Although a California Chrome-Arrogate rematch would not seem to need much promotion, The Stronach Group has certainly pulled out all of the stops to promote the race. The company purchased a 90-minute window on NBC’s national network to televise the race and is paying NBC to produce the broadcast, using the network’s national racing team, including new racing host Mike Tirico, one of the network’s top talents. It also has blanketed social media with advertisements and promotions and pressed simulcast outlets to pay a higher rate for the rights to offer wagering on the race.

Those high-profile moves are designed to establish the race firmly on the national racing calendar, but they also come at a price, one that will be borne in part by the race’s investors, according to several slot holders. Under the race’s structure, each slot holder is entitled to a one-twelfth share of specific revenue sources tied to the race, such as the sale of media rights and sponsorships plus a portion of the handle on the race.

Citing time constraints, The Stronach Group did not reply to detailed questions submitted Monday about the revenue shares this week, but according to several slot holders, those shares are believed to be net of the cost of the revenue, meaning that some costs of the race will be subtracted from the distributions.

Still, some slot owners said they are entirely behind the race’s concept despite the difficulties in securing a horse and the potential for a large financial loss.
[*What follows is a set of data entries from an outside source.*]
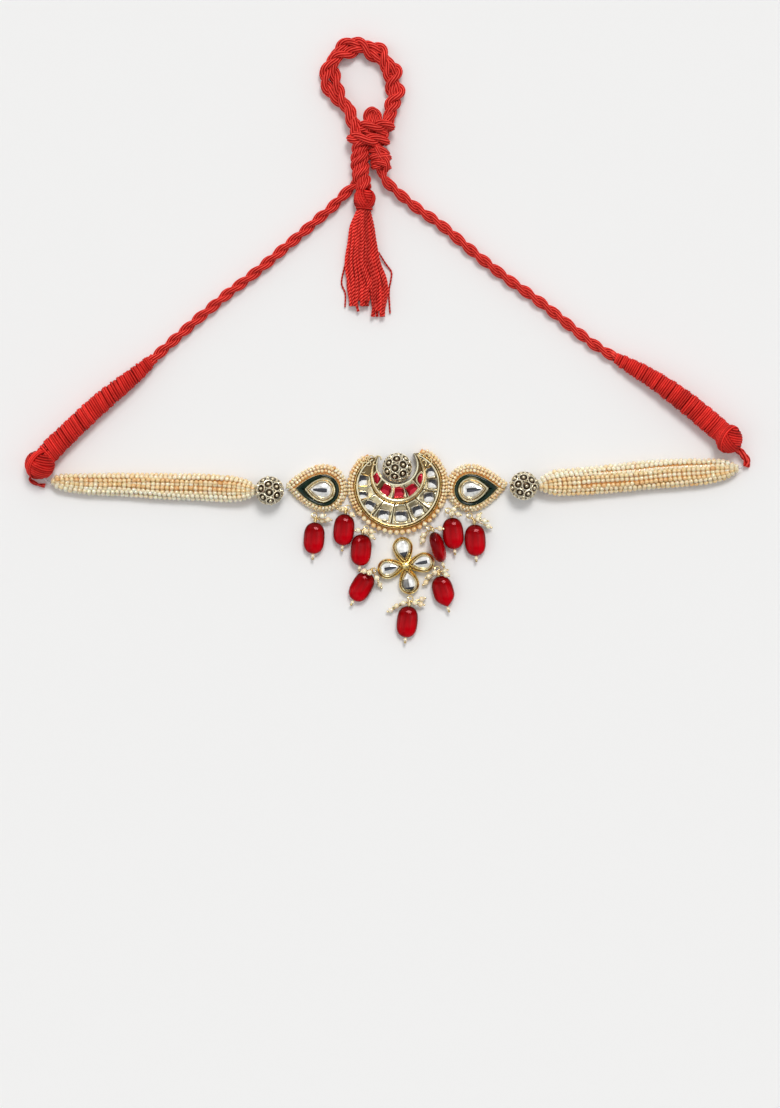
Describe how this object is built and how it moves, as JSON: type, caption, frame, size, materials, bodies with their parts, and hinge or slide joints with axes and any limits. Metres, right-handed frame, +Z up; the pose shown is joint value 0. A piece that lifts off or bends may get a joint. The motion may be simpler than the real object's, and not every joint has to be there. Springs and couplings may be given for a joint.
{
  "type": "choker necklace",
  "caption": "Choker laid flat: gold crescent and drop settings with clear stones, seed pearl strands, red glass drops and a twisted red cord with loop and tassel.",
  "frame": {"origin": "middle of the laid necklace's plan, on the surface it lies on", "axes": "+X along the pearl band, +Y from the drops towards the cord's loop, +Z up from the surface, out of the pendant's face"},
  "size_m": [0.2748, 0.2306, 0.0112],
  "materials": {
    "gold": "polished gold plate",
    "antique_gold": "blackened, with bright raised wire",
    "clear_stone": "foil-backed cut glass",
    "red_stone": "foil-backed cut glass",
    "red_glass": "translucent, polished",
    "green_enamel": "glossy enamel",
    "pearl": "soft pearl lustre",
    "red_thread": "twisted cotton"
  },
  "bodies": {
    "root": {"crescent_frame": "gold", "crescent_pearls": "pearl", "crescent_ball": "antique_gold", "flower_setting": "gold", "cord_loop": "red_thread", "cord_knot": "red_thread", "tassel": "red_thread", "crescent_stone_1": "clear_stone", "crescent_stone_2": "clear_stone", "crescent_stone_3": "clear_stone", "crescent_stone_4": "clear_stone", "crescent_stone_5": "clear_stone", "crescent_stone_6": "clear_stone", "crescent_stone_7": "clear_stone", "crescent_stone_8": "clear_stone", "crescent_stone_9": "clear_stone", "crescent_ruby_1": "red_stone", "crescent_ruby_2": "red_stone", "crescent_ruby_3": "red_stone", "crescent_ruby_4": "red_stone", "crescent_ruby_5": "red_stone", "flower_stone_1": "clear_stone", "flower_stone_2": "clear_stone", "flower_stone_3": "clear_stone", "flower_stone_4": "clear_stone", "drop_bead_1": "red_glass", "drop_pin_1": "pearl", "drop_bead_2": "red_glass", "drop_pin_2": "pearl", "drop_bead_3": "red_glass", "drop_pin_3": "pearl", "drop_bead_4": "red_glass", "drop_pin_4": "pearl", "drop_bead_5": "red_glass", "drop_pin_5": "pearl", "drop_bead_6": "red_glass", "drop_pin_6": "pearl", "drop_bead_7": "red_glass", "drop_pin_7": "pearl", "drop_bead_8": "red_glass", "drop_pin_8": "pearl", "drop_bead_9": "red_glass", "drop_pin_9": "pearl", "pear_setting_left": "gold", "pear_enamel_left": "green_enamel", "pear_stone_left": "clear_stone", "pear_pearls_left": "pearl", "strand_ball_left": "antique_gold", "pearl_strands_left": "pearl", "wrap_left": "red_thread", "cord_left": "red_thread", "pear_setting_right": "gold", "pear_enamel_right": "green_enamel", "pear_stone_right": "clear_stone", "pear_pearls_right": "pearl", "strand_ball_right": "antique_gold", "pearl_strands_right": "pearl", "wrap_right": "red_thread", "cord_right": "red_thread"}
  },
  "joints": []
}
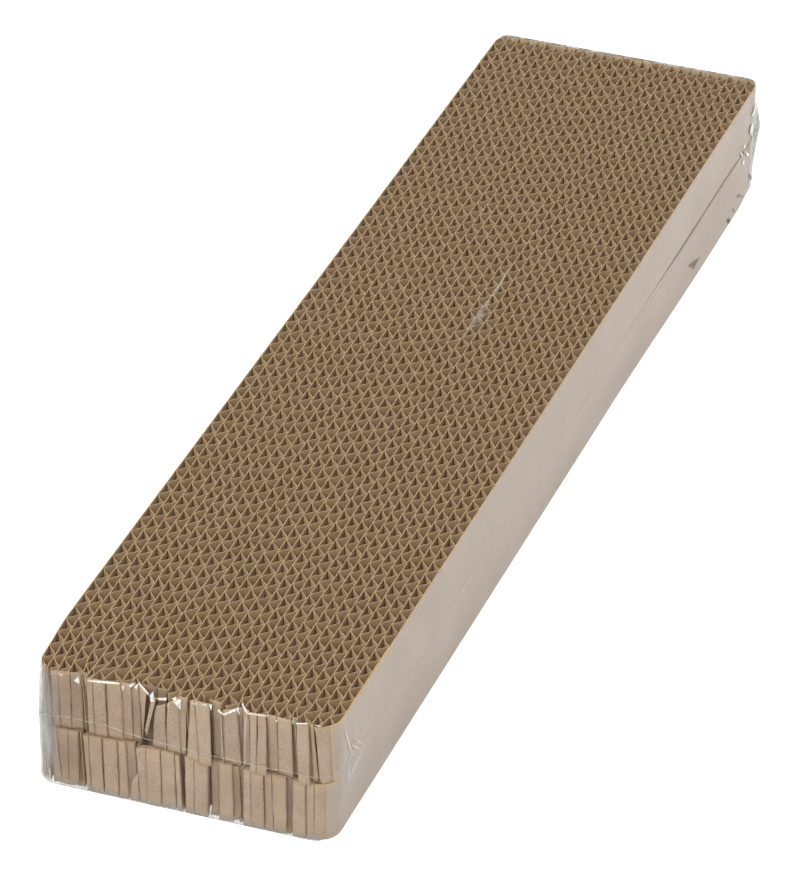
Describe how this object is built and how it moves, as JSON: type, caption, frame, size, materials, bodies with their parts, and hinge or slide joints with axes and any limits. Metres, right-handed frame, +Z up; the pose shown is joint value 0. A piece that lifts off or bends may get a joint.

Jeff Weiss, a Florida real-estate developer who is starting Zayat Stables’s Prayer for Relief (50-1) in the race, said the time he spent trying to find a horse for his slot “was one full month of straight stress” in which “nothing seemed to work out.” But he still praised Stronach as a visionary, and when asked whether he would exercise his first-refusal right to buy another share for the 2018 Pegasus, he did not hesitate to answer.

“Oh, absolutely,” he said. “Next year is going to be an unbelievable race.”